# GOAL
Both the line containing "Write part 3" and the line containing "return node" are to be reproduced exactly, along with every line between them, and nothing more.

# RECORDS SHOWN
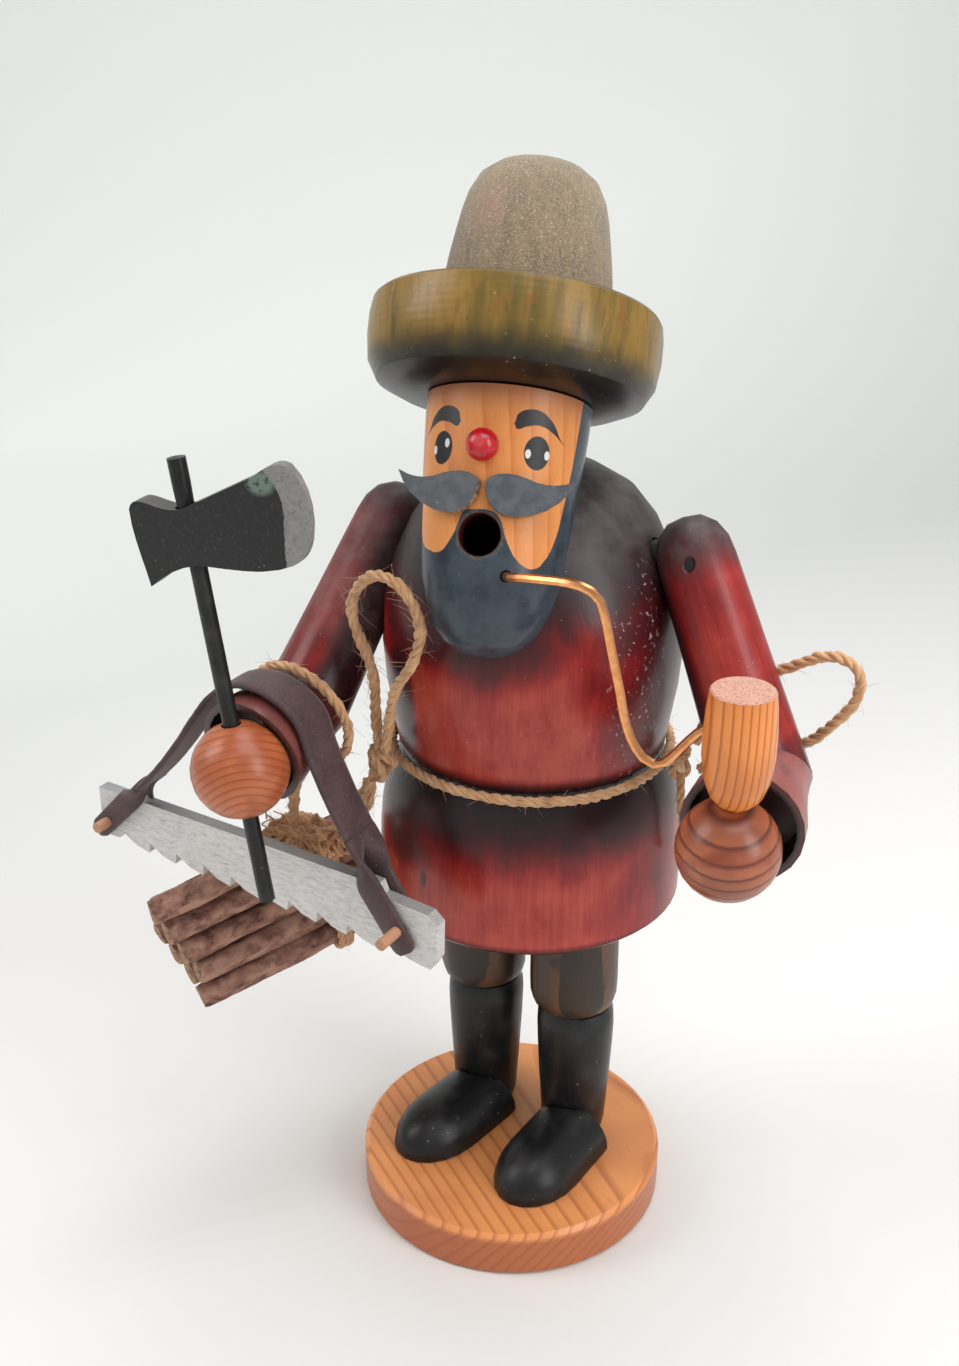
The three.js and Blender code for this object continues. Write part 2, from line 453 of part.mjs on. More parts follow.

* * *

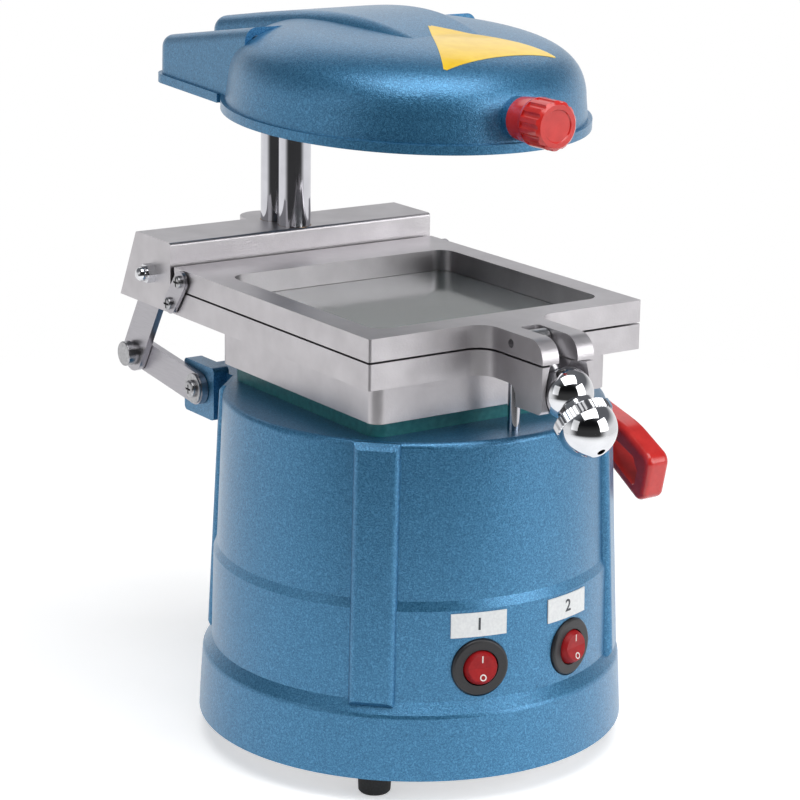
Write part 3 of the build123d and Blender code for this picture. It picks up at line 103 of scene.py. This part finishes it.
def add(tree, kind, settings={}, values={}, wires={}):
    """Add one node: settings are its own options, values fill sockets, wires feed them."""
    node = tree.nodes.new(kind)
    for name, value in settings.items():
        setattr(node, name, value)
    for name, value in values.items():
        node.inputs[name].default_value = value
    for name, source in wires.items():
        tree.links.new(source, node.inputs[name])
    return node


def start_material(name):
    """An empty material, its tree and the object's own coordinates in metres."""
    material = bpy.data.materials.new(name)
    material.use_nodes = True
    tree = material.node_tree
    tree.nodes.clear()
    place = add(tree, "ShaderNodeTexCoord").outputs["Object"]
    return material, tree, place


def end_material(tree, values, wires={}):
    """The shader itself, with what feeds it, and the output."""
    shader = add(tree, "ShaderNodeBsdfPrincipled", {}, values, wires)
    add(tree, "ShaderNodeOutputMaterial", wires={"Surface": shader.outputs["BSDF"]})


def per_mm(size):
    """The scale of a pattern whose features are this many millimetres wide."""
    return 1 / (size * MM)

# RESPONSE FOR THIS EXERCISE
Write part 3 of the build123d and Blender code for this picture. It picks up at line 103 of scene.py. This part finishes it.
def add(tree, kind, settings={}, values={}, wires={}):
    """Add one node: settings are its own options, values fill sockets, wires feed them."""
    node = tree.nodes.new(kind)
    for name, value in settings.items():
        setattr(node, name, value)
    for name, value in values.items():
        node.inputs[name].default_value = value
    for name, source in wires.items():
        tree.links.new(source, node.inputs[name])
    return node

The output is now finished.